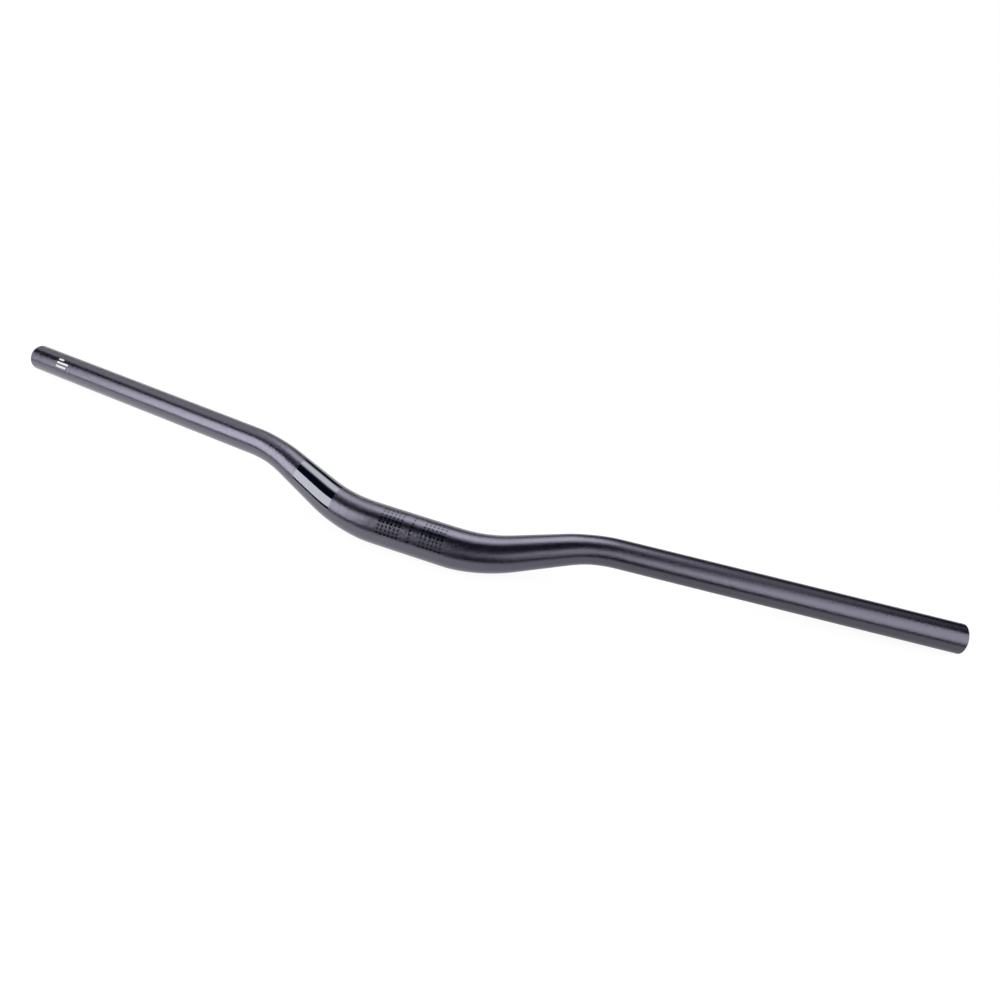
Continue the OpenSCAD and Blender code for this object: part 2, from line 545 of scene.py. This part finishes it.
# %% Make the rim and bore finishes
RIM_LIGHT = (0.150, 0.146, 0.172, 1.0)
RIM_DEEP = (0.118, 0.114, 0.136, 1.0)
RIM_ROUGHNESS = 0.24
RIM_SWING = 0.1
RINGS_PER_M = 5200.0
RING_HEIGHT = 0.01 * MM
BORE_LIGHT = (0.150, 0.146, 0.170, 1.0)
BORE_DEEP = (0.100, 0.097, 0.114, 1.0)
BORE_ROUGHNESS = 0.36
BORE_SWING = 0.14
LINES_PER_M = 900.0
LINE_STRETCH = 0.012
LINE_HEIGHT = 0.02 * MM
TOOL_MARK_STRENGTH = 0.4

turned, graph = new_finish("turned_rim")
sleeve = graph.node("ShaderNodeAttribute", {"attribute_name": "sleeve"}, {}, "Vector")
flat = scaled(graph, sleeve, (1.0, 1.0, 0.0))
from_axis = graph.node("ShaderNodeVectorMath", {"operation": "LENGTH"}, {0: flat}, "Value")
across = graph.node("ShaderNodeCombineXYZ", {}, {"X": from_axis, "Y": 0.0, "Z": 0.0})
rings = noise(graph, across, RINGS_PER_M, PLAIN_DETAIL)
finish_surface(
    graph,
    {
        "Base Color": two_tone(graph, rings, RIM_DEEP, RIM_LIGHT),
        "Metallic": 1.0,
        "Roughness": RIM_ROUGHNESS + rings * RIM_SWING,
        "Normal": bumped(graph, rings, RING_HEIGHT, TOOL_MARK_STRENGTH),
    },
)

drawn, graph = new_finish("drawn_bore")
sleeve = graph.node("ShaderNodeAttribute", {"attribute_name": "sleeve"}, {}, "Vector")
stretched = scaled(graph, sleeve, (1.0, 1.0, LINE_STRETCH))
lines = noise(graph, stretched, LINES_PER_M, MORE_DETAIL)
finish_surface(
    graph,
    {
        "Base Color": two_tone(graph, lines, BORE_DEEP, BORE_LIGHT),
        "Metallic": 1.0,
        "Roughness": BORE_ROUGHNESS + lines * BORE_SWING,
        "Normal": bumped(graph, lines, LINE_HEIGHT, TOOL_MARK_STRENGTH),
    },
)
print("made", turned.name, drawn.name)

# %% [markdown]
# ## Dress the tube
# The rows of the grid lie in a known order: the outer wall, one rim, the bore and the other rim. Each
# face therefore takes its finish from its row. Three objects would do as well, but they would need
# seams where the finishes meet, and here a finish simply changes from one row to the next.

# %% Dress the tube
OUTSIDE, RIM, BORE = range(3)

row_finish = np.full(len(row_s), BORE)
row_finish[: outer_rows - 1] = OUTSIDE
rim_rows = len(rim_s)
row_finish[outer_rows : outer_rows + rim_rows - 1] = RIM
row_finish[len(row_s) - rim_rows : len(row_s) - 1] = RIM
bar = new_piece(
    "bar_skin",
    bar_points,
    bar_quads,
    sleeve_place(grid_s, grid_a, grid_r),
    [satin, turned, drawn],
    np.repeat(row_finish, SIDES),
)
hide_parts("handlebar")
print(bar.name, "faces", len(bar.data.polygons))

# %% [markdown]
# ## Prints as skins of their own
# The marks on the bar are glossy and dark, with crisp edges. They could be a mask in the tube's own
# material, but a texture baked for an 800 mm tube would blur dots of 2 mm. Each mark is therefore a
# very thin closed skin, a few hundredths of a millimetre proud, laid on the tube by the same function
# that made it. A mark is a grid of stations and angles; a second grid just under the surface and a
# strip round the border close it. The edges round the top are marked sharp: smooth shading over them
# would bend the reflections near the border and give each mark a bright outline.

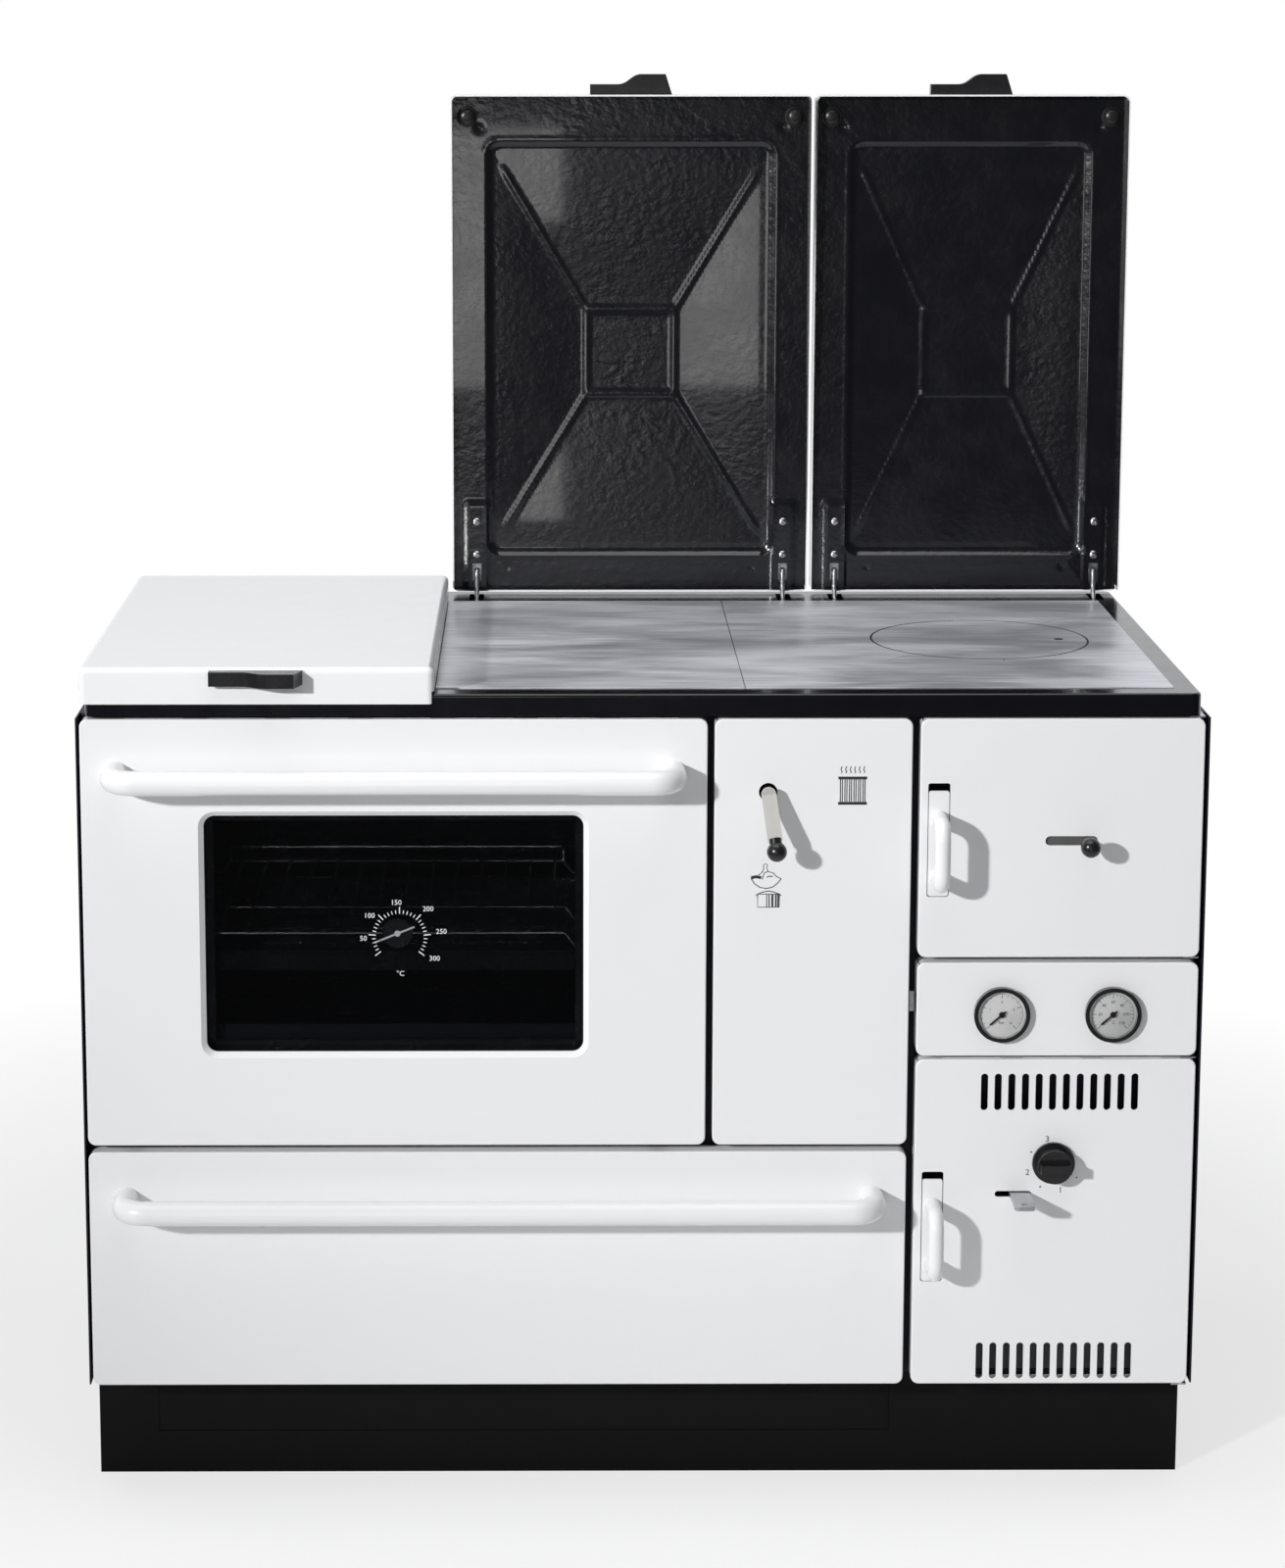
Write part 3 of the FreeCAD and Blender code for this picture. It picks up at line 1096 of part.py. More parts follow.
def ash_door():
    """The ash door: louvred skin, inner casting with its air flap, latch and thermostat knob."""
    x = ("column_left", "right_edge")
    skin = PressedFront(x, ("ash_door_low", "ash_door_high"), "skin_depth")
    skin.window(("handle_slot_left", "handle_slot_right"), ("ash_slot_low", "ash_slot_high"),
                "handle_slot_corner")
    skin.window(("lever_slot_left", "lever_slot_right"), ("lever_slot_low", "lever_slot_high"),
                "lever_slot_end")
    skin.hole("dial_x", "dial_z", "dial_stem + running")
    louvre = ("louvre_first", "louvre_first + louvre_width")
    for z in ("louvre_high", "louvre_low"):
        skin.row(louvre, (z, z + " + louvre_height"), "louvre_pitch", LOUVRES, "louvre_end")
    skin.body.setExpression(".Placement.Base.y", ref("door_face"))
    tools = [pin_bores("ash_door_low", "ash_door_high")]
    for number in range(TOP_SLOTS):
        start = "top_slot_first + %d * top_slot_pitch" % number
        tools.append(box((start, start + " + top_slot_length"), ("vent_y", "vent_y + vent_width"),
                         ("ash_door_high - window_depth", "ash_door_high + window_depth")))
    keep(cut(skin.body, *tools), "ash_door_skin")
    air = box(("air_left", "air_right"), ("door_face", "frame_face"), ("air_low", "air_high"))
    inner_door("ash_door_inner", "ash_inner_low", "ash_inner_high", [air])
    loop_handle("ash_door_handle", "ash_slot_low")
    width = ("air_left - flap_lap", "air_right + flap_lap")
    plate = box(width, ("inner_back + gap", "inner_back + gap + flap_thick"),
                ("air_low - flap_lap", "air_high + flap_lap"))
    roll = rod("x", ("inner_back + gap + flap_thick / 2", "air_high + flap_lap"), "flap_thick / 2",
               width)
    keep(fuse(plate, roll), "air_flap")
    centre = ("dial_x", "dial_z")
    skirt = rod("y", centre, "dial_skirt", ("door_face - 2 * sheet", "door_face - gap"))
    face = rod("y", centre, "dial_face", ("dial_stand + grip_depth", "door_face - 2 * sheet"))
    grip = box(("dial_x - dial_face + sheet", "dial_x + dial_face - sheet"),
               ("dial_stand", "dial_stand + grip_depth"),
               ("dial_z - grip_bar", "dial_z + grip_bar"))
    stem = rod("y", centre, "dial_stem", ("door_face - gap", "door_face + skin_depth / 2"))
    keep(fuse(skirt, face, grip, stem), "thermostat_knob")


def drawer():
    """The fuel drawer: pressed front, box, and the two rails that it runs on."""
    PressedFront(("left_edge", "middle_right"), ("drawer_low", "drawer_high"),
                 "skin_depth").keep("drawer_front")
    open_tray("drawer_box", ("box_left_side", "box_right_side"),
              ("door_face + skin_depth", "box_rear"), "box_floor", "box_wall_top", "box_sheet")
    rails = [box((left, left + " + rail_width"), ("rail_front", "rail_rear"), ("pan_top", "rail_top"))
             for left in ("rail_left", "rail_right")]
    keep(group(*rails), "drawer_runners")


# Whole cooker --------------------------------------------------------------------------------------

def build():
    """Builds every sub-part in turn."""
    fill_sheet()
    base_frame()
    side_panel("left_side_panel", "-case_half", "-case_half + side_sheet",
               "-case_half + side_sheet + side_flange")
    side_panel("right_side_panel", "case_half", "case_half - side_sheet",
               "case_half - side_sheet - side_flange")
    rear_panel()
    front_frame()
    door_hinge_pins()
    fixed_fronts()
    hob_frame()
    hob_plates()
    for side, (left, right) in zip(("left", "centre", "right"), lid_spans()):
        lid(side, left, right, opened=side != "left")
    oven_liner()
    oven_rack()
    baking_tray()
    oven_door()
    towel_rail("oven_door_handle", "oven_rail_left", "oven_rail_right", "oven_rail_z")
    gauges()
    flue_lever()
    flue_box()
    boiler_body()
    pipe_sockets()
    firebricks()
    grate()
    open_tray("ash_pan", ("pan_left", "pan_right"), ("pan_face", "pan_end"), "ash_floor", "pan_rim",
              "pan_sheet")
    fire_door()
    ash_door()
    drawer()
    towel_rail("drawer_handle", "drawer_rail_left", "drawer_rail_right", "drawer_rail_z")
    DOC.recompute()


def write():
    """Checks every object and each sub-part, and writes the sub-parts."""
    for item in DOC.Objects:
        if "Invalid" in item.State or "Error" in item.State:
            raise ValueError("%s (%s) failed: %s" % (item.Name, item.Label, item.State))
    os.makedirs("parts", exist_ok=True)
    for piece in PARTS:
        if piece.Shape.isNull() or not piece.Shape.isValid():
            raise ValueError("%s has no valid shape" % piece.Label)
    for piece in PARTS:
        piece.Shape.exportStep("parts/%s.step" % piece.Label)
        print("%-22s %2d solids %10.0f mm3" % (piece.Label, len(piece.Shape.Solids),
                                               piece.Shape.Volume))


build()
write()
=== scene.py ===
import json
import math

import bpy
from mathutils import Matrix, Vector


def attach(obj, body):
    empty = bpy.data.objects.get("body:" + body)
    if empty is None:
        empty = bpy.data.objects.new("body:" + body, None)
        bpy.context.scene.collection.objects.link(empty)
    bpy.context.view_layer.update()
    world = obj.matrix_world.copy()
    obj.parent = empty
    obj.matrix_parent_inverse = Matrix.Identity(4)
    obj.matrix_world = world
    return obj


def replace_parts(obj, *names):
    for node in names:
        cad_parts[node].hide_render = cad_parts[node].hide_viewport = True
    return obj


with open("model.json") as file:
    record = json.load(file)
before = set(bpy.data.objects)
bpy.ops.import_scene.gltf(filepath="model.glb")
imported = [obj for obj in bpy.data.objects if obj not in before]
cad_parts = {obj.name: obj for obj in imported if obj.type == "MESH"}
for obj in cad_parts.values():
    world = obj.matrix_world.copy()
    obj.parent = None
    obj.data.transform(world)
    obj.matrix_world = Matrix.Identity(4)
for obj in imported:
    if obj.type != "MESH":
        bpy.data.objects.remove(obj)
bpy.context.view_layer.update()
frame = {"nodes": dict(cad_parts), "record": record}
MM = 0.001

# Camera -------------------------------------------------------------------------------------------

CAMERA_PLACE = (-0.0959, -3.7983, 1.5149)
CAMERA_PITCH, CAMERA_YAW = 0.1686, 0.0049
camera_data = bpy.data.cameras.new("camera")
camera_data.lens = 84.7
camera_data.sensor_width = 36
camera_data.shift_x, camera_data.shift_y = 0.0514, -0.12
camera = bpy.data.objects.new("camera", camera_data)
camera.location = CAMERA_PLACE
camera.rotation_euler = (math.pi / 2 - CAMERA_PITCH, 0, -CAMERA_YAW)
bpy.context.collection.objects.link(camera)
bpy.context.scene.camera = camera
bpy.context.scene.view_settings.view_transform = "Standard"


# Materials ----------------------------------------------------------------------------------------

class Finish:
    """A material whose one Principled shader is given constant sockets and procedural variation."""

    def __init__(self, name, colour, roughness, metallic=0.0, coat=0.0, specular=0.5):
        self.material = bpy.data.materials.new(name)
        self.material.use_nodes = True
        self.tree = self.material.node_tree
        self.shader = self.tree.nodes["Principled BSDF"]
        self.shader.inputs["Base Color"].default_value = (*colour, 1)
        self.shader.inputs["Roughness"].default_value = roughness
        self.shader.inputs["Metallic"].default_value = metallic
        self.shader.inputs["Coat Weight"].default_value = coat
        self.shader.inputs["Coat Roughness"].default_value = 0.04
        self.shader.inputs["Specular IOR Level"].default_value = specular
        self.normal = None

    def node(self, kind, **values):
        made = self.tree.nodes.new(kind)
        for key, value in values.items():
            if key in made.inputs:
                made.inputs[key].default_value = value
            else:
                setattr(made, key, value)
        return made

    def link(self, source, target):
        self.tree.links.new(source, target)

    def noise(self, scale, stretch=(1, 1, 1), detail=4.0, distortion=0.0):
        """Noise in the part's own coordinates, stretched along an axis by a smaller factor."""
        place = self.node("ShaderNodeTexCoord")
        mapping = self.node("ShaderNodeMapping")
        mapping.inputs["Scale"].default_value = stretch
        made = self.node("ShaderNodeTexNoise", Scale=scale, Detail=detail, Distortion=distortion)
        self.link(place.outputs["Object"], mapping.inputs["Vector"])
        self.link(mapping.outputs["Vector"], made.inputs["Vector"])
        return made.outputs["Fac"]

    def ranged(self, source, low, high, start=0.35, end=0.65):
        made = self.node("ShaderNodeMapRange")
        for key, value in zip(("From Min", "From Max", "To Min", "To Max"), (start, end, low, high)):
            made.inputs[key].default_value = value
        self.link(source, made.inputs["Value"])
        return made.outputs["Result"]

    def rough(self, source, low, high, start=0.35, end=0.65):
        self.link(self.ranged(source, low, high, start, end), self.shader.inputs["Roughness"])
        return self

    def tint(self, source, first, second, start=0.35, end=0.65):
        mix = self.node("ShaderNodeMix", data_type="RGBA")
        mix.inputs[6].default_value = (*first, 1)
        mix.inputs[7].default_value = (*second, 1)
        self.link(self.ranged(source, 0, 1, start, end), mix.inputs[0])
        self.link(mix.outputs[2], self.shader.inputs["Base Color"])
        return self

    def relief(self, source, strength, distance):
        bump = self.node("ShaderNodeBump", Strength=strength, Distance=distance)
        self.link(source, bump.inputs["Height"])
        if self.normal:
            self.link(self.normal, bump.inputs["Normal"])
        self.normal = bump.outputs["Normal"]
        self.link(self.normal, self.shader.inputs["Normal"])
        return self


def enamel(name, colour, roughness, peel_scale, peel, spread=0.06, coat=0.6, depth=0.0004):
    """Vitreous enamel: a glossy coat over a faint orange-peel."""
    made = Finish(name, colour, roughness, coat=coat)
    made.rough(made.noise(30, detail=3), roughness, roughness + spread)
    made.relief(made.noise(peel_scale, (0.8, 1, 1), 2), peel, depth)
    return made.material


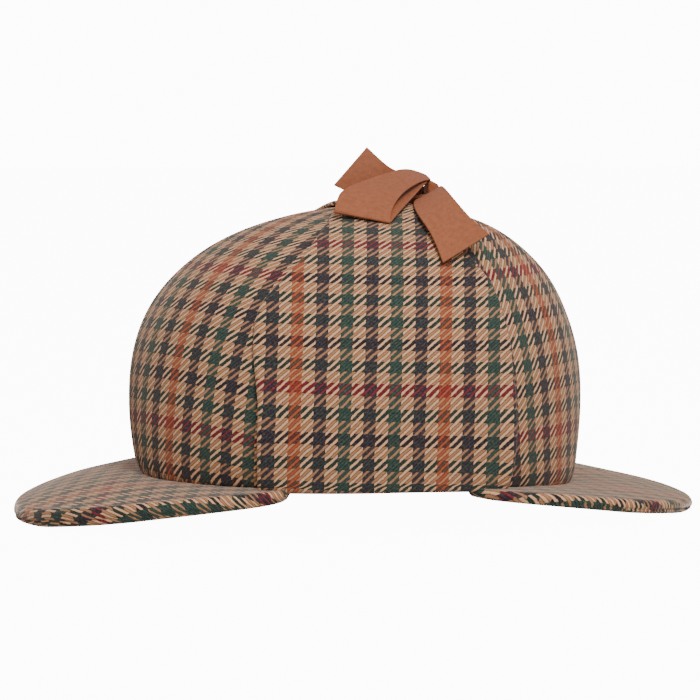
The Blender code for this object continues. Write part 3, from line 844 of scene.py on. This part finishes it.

# Work to be completed:
Extract exactly and only the span of lines that begins at the line containing "baking_tray()" and ends at the line containing "in imported if".

# Expected output:
    baking_tray()
    oven_door()
    towel_rail("oven_door_handle", "oven_rail_left", "oven_rail_right", "oven_rail_z")
    gauges()
    flue_lever()
    flue_box()
    boiler_body()
    pipe_sockets()
    firebricks()
    grate()
    open_tray("ash_pan", ("pan_left", "pan_right"), ("pan_face", "pan_end"), "ash_floor", "pan_rim",
              "pan_sheet")
    fire_door()
    ash_door()
    drawer()
    towel_rail("drawer_handle", "drawer_rail_left", "drawer_rail_right", "drawer_rail_z")
    DOC.recompute()


def write():
    """Checks every object and each sub-part, and writes the sub-parts."""
    for item in DOC.Objects:
        if "Invalid" in item.State or "Error" in item.State:
            raise ValueError("%s (%s) failed: %s" % (item.Name, item.Label, item.State))
    os.makedirs("parts", exist_ok=True)
    for piece in PARTS:
        if piece.Shape.isNull() or not piece.Shape.isValid():
            raise ValueError("%s has no valid shape" % piece.Label)
    for piece in PARTS:
        piece.Shape.exportStep("parts/%s.step" % piece.Label)
        print("%-22s %2d solids %10.0f mm3" % (piece.Label, len(piece.Shape.Solids),
                                               piece.Shape.Volume))


build()
write()
=== scene.py ===
import json
import math

import bpy
from mathutils import Matrix, Vector


def attach(obj, body):
    empty = bpy.data.objects.get("body:" + body)
    if empty is None:
        empty = bpy.data.objects.new("body:" + body, None)
        bpy.context.scene.collection.objects.link(empty)
    bpy.context.view_layer.update()
    world = obj.matrix_world.copy()
    obj.parent = empty
    obj.matrix_parent_inverse = Matrix.Identity(4)
    obj.matrix_world = world
    return obj


def replace_parts(obj, *names):
    for node in names:
        cad_parts[node].hide_render = cad_parts[node].hide_viewport = True
    return obj


with open("model.json") as file:
    record = json.load(file)
before = set(bpy.data.objects)
bpy.ops.import_scene.gltf(filepath="model.glb")
imported = [obj for obj in bpy.data.objects if obj not in before]
cad_parts = {obj.name: obj for obj in imported if obj.type == "MESH"}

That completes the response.